## begin Dataset records
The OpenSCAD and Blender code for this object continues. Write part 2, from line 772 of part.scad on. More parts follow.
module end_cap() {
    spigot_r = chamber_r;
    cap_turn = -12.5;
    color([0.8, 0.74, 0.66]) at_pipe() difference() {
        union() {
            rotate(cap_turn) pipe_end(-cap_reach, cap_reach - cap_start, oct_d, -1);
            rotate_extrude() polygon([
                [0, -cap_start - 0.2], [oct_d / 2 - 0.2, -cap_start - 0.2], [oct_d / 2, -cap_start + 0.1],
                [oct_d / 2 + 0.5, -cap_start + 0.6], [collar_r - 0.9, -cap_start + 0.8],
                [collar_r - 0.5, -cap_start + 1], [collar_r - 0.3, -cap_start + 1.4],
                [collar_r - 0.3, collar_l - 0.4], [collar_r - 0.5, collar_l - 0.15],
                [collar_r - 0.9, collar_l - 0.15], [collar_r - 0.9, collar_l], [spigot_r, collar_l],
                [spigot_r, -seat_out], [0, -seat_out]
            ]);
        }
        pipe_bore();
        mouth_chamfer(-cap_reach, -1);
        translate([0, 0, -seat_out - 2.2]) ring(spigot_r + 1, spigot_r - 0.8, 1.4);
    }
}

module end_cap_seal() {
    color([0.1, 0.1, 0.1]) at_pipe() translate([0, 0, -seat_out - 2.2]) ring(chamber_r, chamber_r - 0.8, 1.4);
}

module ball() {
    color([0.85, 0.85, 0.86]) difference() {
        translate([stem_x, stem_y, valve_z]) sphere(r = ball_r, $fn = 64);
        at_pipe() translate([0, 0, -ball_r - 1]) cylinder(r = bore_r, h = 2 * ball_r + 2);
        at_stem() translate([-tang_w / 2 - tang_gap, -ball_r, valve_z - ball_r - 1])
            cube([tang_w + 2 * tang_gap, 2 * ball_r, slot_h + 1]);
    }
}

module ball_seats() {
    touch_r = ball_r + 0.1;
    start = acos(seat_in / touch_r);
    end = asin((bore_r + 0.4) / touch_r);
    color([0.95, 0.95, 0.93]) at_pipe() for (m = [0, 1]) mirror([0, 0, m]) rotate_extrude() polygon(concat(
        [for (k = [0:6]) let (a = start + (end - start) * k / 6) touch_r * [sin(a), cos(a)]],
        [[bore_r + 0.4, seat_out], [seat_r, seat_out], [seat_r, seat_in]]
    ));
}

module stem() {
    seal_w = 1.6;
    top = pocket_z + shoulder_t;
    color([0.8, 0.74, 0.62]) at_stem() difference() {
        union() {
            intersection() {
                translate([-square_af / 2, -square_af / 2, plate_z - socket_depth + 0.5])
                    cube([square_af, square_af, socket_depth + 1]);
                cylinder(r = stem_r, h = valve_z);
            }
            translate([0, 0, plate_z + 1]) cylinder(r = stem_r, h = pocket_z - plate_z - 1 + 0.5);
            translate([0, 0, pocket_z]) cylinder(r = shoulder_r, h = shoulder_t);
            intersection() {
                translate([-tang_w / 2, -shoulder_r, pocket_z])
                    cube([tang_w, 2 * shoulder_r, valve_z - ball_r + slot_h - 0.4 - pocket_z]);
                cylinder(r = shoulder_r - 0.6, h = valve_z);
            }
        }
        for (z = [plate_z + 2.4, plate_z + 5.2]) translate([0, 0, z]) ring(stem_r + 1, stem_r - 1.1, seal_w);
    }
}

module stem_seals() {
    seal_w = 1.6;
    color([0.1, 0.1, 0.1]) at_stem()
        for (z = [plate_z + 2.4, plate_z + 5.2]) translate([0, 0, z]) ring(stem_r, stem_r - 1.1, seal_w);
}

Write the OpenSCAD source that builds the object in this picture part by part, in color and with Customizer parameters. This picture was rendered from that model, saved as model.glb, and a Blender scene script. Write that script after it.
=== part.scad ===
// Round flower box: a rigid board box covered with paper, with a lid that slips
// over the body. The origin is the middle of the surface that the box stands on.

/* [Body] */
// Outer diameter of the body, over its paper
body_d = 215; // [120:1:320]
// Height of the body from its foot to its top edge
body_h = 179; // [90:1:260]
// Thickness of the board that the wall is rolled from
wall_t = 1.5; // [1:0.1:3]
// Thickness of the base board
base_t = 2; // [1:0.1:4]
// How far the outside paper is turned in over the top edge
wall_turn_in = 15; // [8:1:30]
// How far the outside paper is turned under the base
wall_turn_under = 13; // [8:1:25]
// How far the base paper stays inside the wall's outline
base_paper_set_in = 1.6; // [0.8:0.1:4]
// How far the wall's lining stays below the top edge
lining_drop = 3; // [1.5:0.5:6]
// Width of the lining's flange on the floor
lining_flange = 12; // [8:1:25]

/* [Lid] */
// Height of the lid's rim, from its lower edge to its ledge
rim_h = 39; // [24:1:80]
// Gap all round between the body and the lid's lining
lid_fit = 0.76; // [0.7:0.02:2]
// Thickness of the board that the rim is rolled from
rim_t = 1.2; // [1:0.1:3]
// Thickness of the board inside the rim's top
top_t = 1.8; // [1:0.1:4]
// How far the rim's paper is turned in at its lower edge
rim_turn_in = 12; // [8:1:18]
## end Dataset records
## begin Dataset records
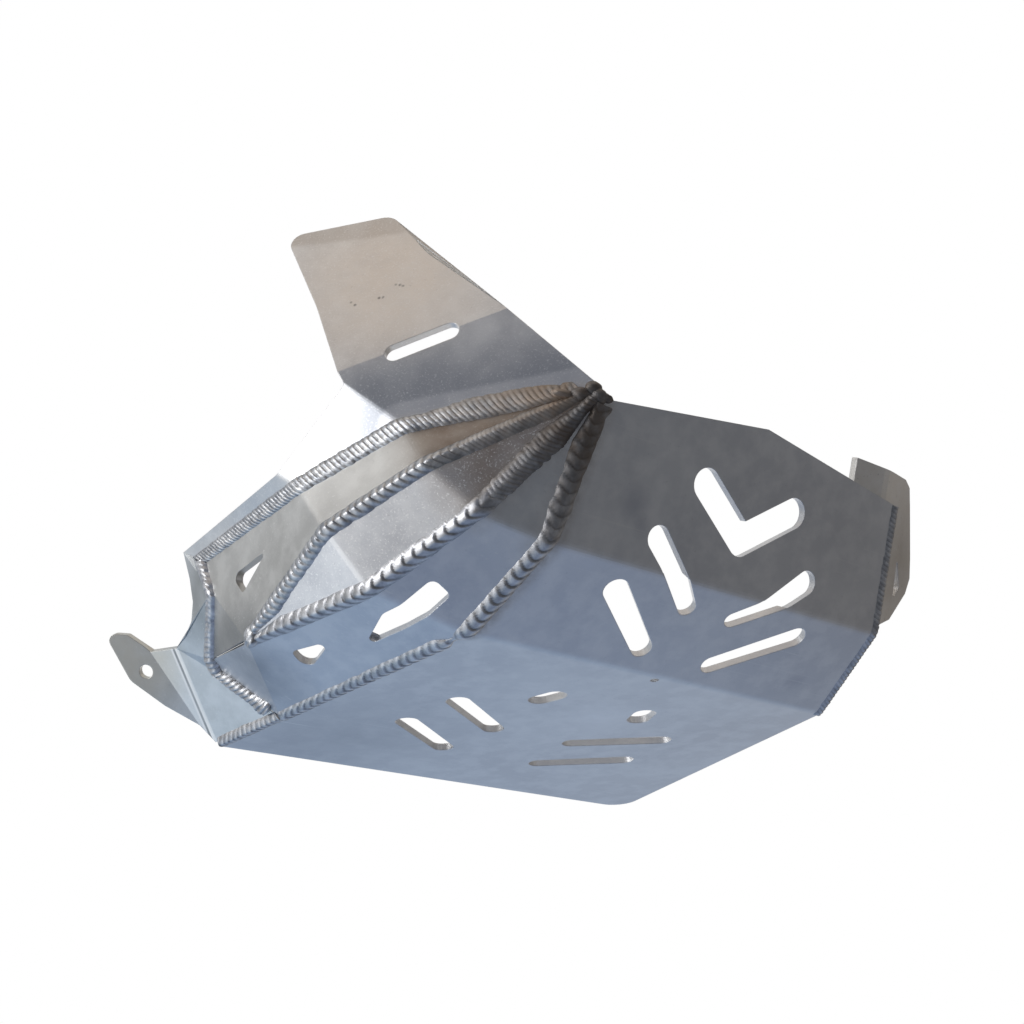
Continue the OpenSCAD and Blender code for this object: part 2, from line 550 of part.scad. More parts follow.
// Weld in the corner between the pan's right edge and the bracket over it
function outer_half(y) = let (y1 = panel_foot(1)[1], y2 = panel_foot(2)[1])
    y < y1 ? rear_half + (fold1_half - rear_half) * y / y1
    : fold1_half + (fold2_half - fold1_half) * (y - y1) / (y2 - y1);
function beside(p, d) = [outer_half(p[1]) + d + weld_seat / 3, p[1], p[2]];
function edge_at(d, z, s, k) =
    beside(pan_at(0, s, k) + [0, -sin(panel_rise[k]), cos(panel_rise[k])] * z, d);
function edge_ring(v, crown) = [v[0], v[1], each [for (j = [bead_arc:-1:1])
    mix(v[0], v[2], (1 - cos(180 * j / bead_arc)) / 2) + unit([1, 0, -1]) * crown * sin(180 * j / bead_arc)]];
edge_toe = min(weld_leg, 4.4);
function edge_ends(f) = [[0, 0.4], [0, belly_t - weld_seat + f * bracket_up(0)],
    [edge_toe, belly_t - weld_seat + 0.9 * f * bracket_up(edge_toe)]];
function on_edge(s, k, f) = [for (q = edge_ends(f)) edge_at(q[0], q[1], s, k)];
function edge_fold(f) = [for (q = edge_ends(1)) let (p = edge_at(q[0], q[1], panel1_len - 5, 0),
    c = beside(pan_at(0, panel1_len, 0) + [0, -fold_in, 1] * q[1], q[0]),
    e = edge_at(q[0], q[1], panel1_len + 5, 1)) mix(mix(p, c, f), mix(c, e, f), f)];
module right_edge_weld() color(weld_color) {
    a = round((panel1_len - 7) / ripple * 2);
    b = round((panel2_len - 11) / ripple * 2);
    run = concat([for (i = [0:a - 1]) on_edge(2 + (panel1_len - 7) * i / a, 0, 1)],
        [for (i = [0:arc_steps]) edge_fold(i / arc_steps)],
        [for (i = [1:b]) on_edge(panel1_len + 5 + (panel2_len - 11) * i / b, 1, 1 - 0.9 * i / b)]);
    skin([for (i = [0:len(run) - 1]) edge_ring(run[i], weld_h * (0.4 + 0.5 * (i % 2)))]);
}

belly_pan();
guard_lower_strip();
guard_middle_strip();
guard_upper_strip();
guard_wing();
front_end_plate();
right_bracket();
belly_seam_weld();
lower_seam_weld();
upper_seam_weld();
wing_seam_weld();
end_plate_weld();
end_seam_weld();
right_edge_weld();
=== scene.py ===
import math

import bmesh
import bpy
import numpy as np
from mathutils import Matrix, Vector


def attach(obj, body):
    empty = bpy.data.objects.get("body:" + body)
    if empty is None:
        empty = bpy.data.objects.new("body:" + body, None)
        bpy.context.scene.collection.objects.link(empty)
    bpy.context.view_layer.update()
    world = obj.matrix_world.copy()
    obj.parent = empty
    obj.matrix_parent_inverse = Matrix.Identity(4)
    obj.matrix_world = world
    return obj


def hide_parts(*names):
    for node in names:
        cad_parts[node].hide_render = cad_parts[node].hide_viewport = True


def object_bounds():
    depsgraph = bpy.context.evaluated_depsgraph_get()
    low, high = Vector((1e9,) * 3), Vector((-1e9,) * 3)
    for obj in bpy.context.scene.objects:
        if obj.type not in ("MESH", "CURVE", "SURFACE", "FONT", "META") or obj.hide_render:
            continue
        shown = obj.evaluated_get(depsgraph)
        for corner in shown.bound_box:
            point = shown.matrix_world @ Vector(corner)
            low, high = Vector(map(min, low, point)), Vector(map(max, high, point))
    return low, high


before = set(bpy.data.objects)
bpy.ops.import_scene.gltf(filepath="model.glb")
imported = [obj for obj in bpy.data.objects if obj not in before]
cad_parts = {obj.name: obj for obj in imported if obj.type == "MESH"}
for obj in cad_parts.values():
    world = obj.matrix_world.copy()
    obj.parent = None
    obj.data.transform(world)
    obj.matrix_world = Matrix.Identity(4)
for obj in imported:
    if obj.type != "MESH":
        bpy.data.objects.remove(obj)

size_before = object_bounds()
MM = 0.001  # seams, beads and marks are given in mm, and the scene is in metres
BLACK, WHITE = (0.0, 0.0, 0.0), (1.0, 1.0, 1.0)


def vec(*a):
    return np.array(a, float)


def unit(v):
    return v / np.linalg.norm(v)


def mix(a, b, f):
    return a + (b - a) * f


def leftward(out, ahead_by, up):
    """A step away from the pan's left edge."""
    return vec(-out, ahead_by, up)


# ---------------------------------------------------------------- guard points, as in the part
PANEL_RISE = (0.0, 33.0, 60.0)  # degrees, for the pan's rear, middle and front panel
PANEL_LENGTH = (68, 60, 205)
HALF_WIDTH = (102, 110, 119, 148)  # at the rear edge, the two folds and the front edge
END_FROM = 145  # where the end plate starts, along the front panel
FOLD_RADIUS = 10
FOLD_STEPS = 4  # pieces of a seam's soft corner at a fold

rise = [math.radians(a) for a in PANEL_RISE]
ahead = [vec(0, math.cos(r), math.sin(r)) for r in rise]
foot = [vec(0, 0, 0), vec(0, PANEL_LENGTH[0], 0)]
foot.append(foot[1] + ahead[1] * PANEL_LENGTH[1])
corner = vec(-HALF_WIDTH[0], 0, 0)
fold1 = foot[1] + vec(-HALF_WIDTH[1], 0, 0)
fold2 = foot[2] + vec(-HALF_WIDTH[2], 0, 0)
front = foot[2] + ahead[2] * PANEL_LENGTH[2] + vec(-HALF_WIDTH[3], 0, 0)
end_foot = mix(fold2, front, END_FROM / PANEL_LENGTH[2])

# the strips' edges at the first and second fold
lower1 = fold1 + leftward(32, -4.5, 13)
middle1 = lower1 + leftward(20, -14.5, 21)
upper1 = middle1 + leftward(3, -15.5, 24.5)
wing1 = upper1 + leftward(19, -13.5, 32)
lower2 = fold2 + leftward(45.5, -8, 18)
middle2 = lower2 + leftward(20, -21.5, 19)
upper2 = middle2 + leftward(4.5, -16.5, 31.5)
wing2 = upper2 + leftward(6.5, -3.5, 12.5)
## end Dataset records
## begin Dataset records
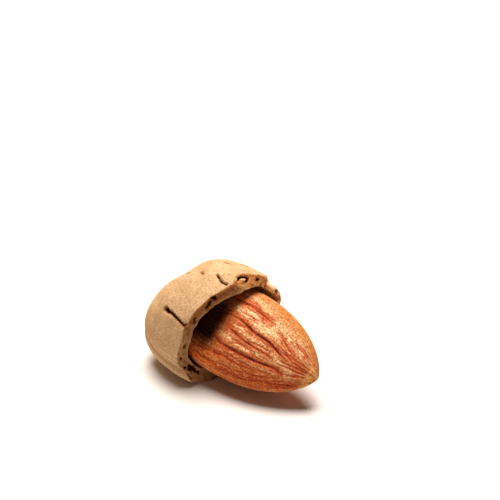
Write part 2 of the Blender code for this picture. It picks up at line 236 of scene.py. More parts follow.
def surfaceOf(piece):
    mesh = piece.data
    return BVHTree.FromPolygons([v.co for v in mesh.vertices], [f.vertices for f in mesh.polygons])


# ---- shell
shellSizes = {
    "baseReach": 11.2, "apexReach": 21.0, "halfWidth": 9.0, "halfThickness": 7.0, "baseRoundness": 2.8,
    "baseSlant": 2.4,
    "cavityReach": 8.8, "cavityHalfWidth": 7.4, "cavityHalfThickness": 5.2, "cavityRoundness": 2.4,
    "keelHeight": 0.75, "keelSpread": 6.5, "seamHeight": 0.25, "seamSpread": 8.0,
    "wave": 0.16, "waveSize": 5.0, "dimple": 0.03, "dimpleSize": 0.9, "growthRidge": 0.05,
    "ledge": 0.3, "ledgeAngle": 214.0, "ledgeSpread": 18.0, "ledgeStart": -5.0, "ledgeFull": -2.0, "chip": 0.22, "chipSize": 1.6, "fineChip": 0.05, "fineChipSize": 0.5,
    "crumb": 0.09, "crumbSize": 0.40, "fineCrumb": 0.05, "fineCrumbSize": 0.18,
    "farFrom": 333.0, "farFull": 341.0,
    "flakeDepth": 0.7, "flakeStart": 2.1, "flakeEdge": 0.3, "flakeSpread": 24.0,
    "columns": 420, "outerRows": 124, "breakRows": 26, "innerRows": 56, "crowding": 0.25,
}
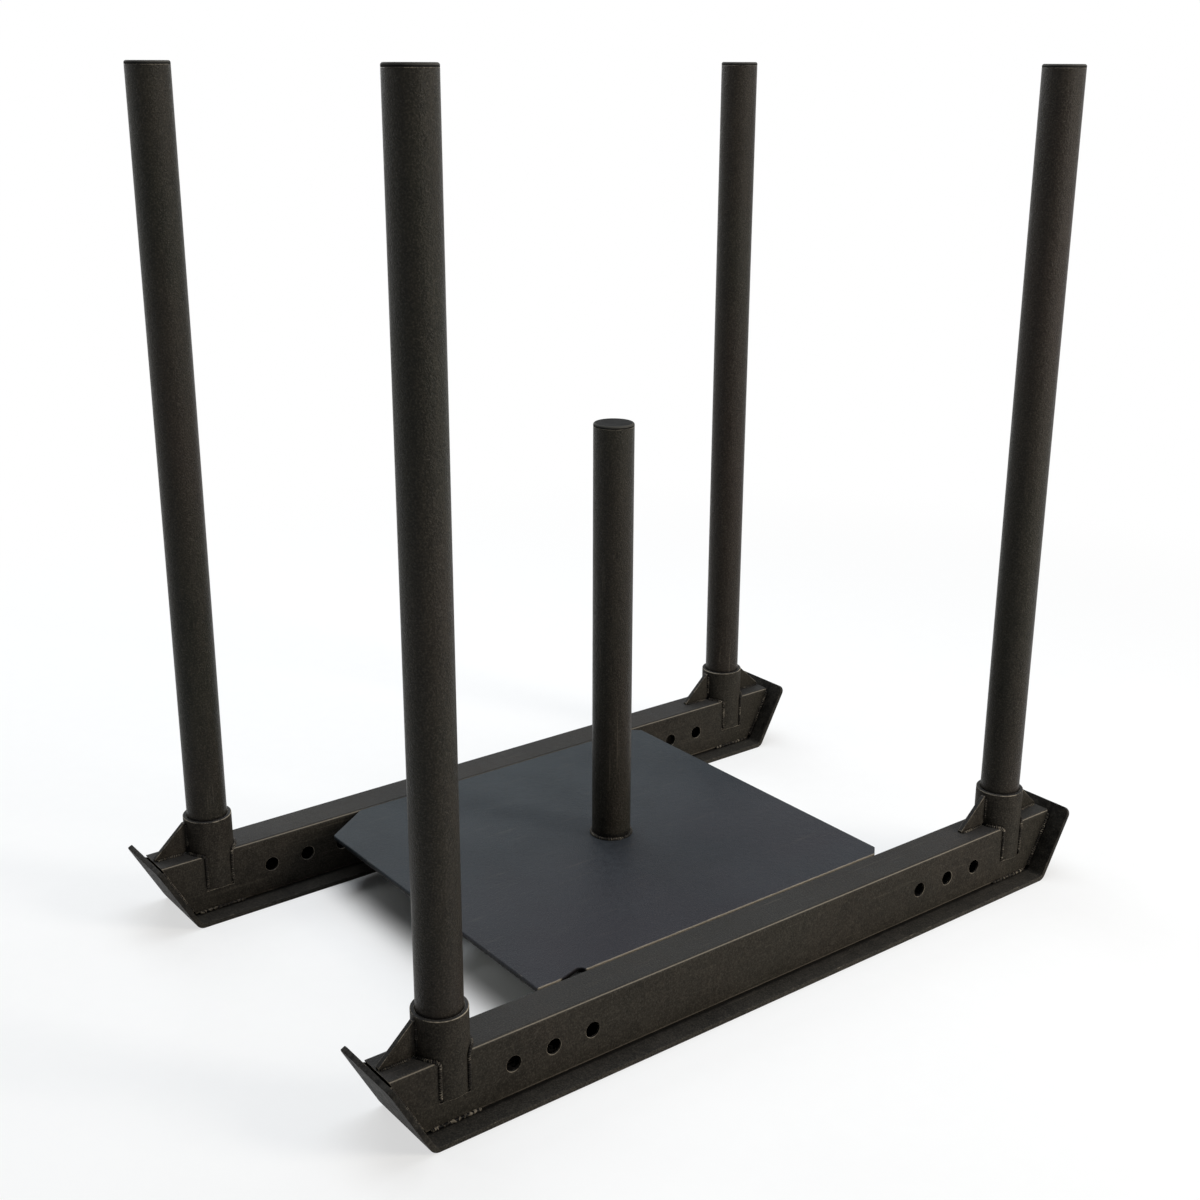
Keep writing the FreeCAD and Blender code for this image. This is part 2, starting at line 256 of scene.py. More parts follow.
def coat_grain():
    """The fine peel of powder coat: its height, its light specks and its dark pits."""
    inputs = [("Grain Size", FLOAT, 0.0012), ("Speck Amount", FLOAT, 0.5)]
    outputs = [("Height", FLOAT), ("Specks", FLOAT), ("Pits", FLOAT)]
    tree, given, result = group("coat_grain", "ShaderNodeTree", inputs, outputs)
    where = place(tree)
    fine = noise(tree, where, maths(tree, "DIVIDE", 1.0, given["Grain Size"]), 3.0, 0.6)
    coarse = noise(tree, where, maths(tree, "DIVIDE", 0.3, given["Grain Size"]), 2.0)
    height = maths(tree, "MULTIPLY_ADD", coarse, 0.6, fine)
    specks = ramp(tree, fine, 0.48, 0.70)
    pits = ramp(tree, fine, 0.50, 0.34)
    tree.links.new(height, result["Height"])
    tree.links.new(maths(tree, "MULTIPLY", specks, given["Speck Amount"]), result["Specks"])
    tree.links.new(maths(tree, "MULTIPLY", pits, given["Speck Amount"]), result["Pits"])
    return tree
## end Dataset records
- **Instructions to follow**: Repeat exactly, and only, the lines from the one containing "Keep writing the" through the one containing "return tree", both included.

- **Solution below**:
Keep writing the FreeCAD and Blender code for this image. This is part 2, starting at line 256 of scene.py. More parts follow.
def coat_grain():
    """The fine peel of powder coat: its height, its light specks and its dark pits."""
    inputs = [("Grain Size", FLOAT, 0.0012), ("Speck Amount", FLOAT, 0.5)]
    outputs = [("Height", FLOAT), ("Specks", FLOAT), ("Pits", FLOAT)]
    tree, given, result = group("coat_grain", "ShaderNodeTree", inputs, outputs)
    where = place(tree)
    fine = noise(tree, where, maths(tree, "DIVIDE", 1.0, given["Grain Size"]), 3.0, 0.6)
    coarse = noise(tree, where, maths(tree, "DIVIDE", 0.3, given["Grain Size"]), 2.0)
    height = maths(tree, "MULTIPLY_ADD", coarse, 0.6, fine)
    specks = ramp(tree, fine, 0.48, 0.70)
    pits = ramp(tree, fine, 0.50, 0.34)
    tree.links.new(height, result["Height"])
    tree.links.new(maths(tree, "MULTIPLY", specks, given["Speck Amount"]), result["Specks"])
    tree.links.new(maths(tree, "MULTIPLY", pits, given["Speck Amount"]), result["Pits"])
    return tree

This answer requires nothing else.